## CHALLENGE
Send back all the data below, exactly as given.

## DATA SECTION
___

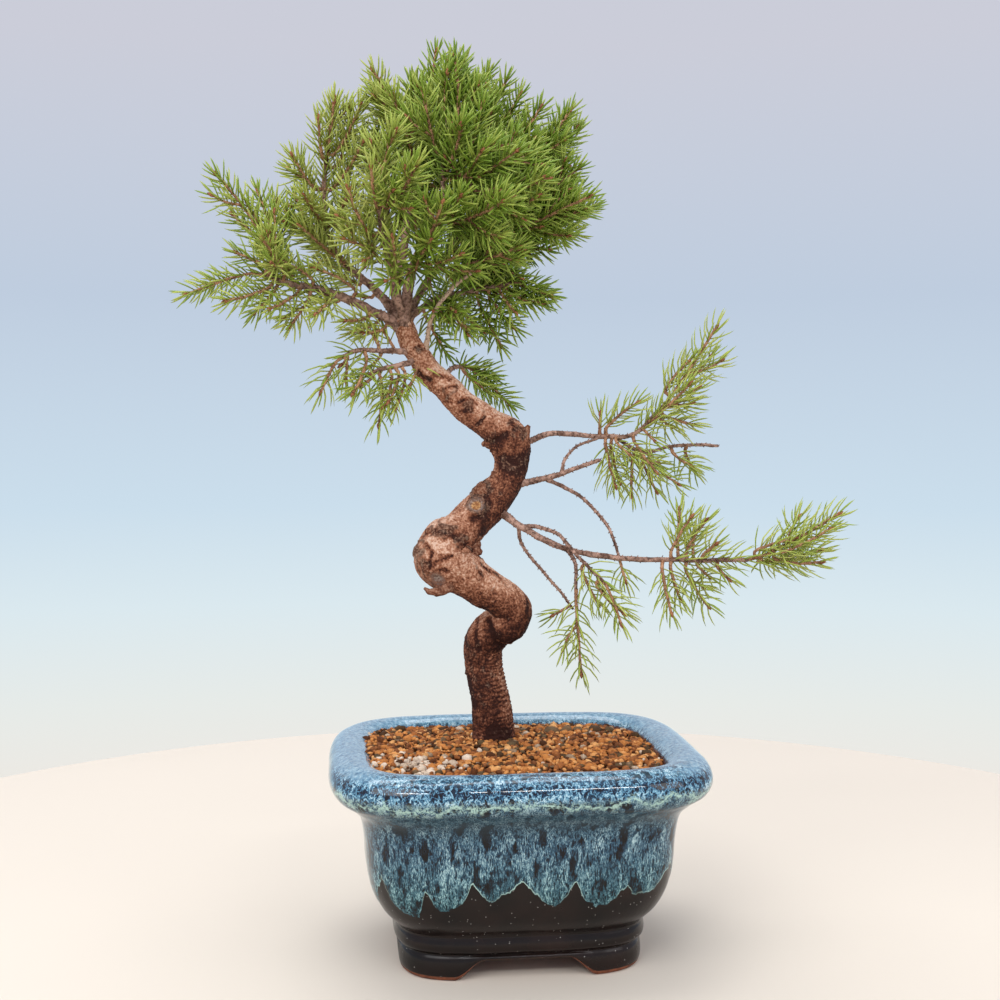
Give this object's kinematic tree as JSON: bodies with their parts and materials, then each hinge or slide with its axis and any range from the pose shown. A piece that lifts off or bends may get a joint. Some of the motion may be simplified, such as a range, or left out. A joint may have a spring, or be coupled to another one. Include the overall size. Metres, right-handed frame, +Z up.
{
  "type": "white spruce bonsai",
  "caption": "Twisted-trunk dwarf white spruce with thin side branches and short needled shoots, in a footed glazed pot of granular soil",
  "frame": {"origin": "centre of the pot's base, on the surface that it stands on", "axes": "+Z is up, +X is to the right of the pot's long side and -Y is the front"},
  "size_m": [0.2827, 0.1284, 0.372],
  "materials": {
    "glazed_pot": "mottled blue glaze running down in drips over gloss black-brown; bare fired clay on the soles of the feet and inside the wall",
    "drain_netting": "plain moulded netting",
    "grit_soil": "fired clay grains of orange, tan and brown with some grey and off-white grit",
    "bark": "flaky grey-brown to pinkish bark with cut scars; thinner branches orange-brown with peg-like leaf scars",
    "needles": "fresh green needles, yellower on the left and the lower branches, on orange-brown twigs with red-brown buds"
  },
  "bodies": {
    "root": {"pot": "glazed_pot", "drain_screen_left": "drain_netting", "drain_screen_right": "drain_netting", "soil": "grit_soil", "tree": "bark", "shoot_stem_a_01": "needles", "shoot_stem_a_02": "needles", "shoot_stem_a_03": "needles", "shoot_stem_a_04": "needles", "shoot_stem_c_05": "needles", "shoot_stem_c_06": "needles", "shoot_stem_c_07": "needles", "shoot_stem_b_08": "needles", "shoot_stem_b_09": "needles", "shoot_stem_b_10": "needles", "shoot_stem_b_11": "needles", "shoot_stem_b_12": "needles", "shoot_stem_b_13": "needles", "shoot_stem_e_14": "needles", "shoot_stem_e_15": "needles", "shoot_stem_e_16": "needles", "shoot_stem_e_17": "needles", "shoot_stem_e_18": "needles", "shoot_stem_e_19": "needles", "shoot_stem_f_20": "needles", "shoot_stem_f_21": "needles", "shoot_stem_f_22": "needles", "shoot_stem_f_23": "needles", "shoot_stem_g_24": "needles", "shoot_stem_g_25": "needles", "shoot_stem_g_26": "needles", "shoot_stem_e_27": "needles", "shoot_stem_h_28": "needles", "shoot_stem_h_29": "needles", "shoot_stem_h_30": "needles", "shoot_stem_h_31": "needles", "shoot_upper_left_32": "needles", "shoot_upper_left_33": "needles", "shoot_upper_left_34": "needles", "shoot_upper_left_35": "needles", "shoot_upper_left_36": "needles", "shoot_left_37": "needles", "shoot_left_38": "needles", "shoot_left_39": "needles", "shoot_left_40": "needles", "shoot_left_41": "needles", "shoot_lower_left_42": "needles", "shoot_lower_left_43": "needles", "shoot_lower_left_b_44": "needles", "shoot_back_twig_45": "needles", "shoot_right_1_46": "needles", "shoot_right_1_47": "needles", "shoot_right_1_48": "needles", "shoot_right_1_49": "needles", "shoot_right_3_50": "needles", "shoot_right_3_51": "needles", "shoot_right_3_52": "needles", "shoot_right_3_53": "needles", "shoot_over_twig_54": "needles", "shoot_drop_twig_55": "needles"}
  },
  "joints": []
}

___

## SOLUTION TO THIS TASK
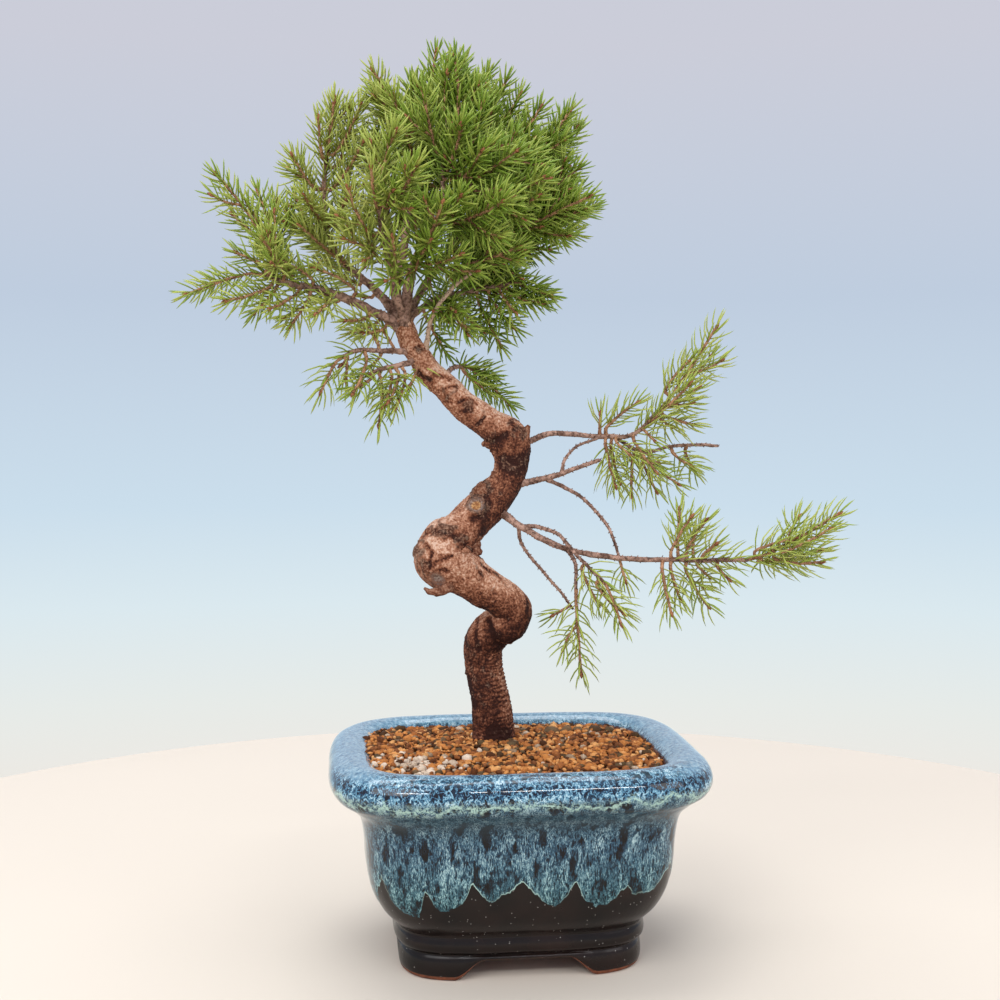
Give this object's kinematic tree as JSON: bodies with their parts and materials, then each hinge or slide with its axis and any range from the pose shown. A piece that lifts off or bends may get a joint. Some of the motion may be simplified, such as a range, or left out. A joint may have a spring, or be coupled to another one. Include the overall size. Metres, right-handed frame, +Z up.
{
  "type": "white spruce bonsai",
  "caption": "Twisted-trunk dwarf white spruce with thin side branches and short needled shoots, in a footed glazed pot of granular soil",
  "frame": {"origin": "centre of the pot's base, on the surface that it stands on", "axes": "+Z is up, +X is to the right of the pot's long side and -Y is the front"},
  "size_m": [0.2827, 0.1284, 0.372],
  "materials": {
    "glazed_pot": "mottled blue glaze running down in drips over gloss black-brown; bare fired clay on the soles of the feet and inside the wall",
    "drain_netting": "plain moulded netting",
    "grit_soil": "fired clay grains of orange, tan and brown with some grey and off-white grit",
    "bark": "flaky grey-brown to pinkish bark with cut scars; thinner branches orange-brown with peg-like leaf scars",
    "needles": "fresh green needles, yellower on the left and the lower branches, on orange-brown twigs with red-brown buds"
  },
  "bodies": {
    "root": {"pot": "glazed_pot", "drain_screen_left": "drain_netting", "drain_screen_right": "drain_netting", "soil": "grit_soil", "tree": "bark", "shoot_stem_a_01": "needles", "shoot_stem_a_02": "needles", "shoot_stem_a_03": "needles", "shoot_stem_a_04": "needles", "shoot_stem_c_05": "needles", "shoot_stem_c_06": "needles", "shoot_stem_c_07": "needles", "shoot_stem_b_08": "needles", "shoot_stem_b_09": "needles", "shoot_stem_b_10": "needles", "shoot_stem_b_11": "needles", "shoot_stem_b_12": "needles", "shoot_stem_b_13": "needles", "shoot_stem_e_14": "needles", "shoot_stem_e_15": "needles", "shoot_stem_e_16": "needles", "shoot_stem_e_17": "needles", "shoot_stem_e_18": "needles", "shoot_stem_e_19": "needles", "shoot_stem_f_20": "needles", "shoot_stem_f_21": "needles", "shoot_stem_f_22": "needles", "shoot_stem_f_23": "needles", "shoot_stem_g_24": "needles", "shoot_stem_g_25": "needles", "shoot_stem_g_26": "needles", "shoot_stem_e_27": "needles", "shoot_stem_h_28": "needles", "shoot_stem_h_29": "needles", "shoot_stem_h_30": "needles", "shoot_stem_h_31": "needles", "shoot_upper_left_32": "needles", "shoot_upper_left_33": "needles", "shoot_upper_left_34": "needles", "shoot_upper_left_35": "needles", "shoot_upper_left_36": "needles", "shoot_left_37": "needles", "shoot_left_38": "needles", "shoot_left_39": "needles", "shoot_left_40": "needles", "shoot_left_41": "needles", "shoot_lower_left_42": "needles", "shoot_lower_left_43": "needles", "shoot_lower_left_b_44": "needles", "shoot_back_twig_45": "needles", "shoot_right_1_46": "needles", "shoot_right_1_47": "needles", "shoot_right_1_48": "needles", "shoot_right_1_49": "needles", "shoot_right_3_50": "needles", "shoot_right_3_51": "needles", "shoot_right_3_52": "needles", "shoot_right_3_53": "needles", "shoot_over_twig_54": "needles", "shoot_drop_twig_55": "needles"}
  },
  "joints": []
}